Genomic data can reach large volumes and is typically stored in domain-specific file formats such as CRAM, BAM or VCF. In MODOs genomics files are linked to a metadata element and directly stored within the object. To access region-specific information without downloading the entire file the remote storage is linked to a htsget server that allows secure streaming over the network.

Data streaming#

MODOs supports streaming of data from CRAM, BAM, VCF and BCF files to access specific genomic regions. In MODOs

from modos.api import MODO

# Load MODO from remote storage
modo=MODO(path= 's3://modos-demo/ex', endpoint = 'http://localhost')

# Stream a specific region
modo.stream_genomics(file_path = "demo1.cram", region = "BA000007.3")
# Stream chromosome BA000007.3 from modos-demo/ex/demo1.cram
modos --endpoint http://localhost stream --region BA000007.3 s3://modos-demo/ex/demo1.cram

Warning

We highly recommend using the MODOs CLI for streaming. The output can directly be passed to tools like samtools. Streaming using the MODOs python api will return a pysam object. pysam does not allow reading from byte-streams and thus the streamed region will be written into an temporary file before parsing to pysam. For large files/regions this can cause issues.

Data encryption and decryption#

Genomic data is typically sensitive, and data sharing increases the risk to data security. MODOs supports Crypt4GH, an encryption format developed by the Global Alliance for Genomics and Health (GA4GH).

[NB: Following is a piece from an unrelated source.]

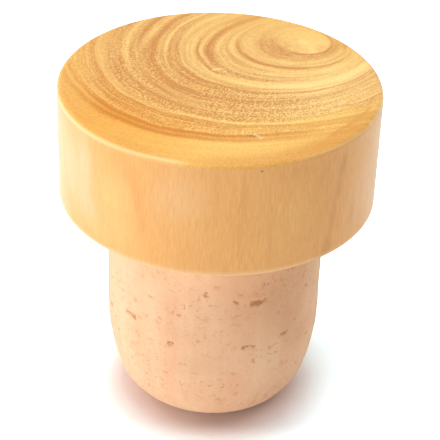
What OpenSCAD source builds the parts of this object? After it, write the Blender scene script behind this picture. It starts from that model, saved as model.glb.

Crypt4GH encryption is based on authenticated envelope encryption that will encrypt the data itself as well as the key to decrypt the data.

In MODOs, all genomic files can be encrypted or decrypted with a single command call:

from modos.api import MODO

# Load local MODO
modo = MODO(path = "data/ex")

# Show all files
modo.list_files()
# [PosixPath('data/ex/demo1.cram'),
# PosixPath('data/ex/demo1.cram.crai')]

# Encrypt genomic files using the public key stored at "path/to/recipient.pub"
modo.encrypt("path/to/recipient.pub")

# Files were encrypted
modo.list_files()
# [PosixPath('data/ex/demo1.cram.c4gh'),
# PosixPath('data/ex/demo1.cram.crai.c4gh')]

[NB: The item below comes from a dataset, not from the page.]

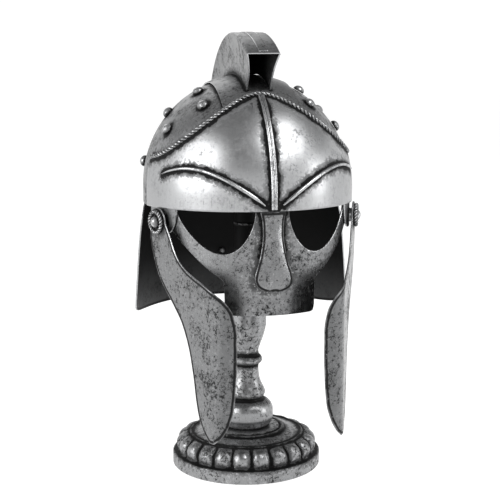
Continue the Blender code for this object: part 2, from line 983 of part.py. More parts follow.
def build():
    for item in list(bpy.data.objects):
        bpy.data.objects.remove(item, do_unlink=True)
    make_skull()
    make_brow_plate()
    make_brow_rope()
    make_centre_rib()
    make_saddle()
    make_crest()
    make_studs()
    make_face_plate()
    make_nasal()
    make_neck_guard()
    make_rivets()
    for name, side in (("left", 1), ("right", -1)):
        make_brow_rib("brow_rib_" + name, side)
        make_cheek_guard("cheek_guard_" + name, side)
        make_boss("hinge_boss_" + name, side)
        make_ring("hinge_ring_" + name, side)
    make_base()
    make_column()
    make_post()
    make_head_rest()


build()
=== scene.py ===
import math

import bmesh
import bpy
from mathutils import Matrix, Vector
from mathutils.kdtree import KDTree


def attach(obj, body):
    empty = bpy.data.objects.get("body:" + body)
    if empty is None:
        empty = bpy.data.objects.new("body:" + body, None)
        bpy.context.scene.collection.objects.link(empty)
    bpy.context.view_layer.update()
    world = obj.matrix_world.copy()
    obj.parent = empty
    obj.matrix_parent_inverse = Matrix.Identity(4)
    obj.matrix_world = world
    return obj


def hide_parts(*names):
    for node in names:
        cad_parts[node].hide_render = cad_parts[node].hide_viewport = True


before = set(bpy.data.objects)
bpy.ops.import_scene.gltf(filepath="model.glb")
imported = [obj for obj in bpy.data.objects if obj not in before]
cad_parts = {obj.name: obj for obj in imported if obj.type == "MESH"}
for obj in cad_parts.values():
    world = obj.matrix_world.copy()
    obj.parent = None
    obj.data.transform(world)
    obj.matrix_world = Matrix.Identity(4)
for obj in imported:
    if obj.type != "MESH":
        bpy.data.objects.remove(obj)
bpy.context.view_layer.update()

# Gladiator helmet on a turned stand. Metres, +Z up, the helmet faces -Y.
# Bearings run round the skull from the brow, positive to the wearer's left (+X).
# Lifts run from the foot of the dome (0) to the crown (90). Angles are in degrees.

fixedBody = "helmet_on_stand"
clear = 0.0003  # between pieces
seat = 0.0008   # under a sheet that lies on the skull
plateWall = 0.0016
markReach = 0.04  # soot, and rubbed edges with their painted highlight, never show further off than this
bothSides = (("left", 1), ("right", -1))
aside = 0.5  # degrees to each side, to find which way a line runs on the skull


# maths on sockets, for materials and for Geometry Nodes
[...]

# Decrypt genomic files using the secret key stored at "path/to/recipient.sec"
modo.decrypt("path/to/recipient.sec")

# Files were decrypted
modo.list_files()
# [PosixPath('data/ex/demo1.cram'),
# PosixPath('data/ex/demo1.cram.crai')]
# Encrypt genomic files in data/ex using the public key stored at "path/to/recipient.pub"
modos c4gh encrypt -p path/to/recipient.pub /data/ex


# Decrypt encrypted files in data/ex using the secret key stored at "path/to/recipient.sec"
modos c4gh decrypt -s path/to/recipient.sec /data/ex

Note

Only local modos can be encrypted or decrypted, but not remote objects.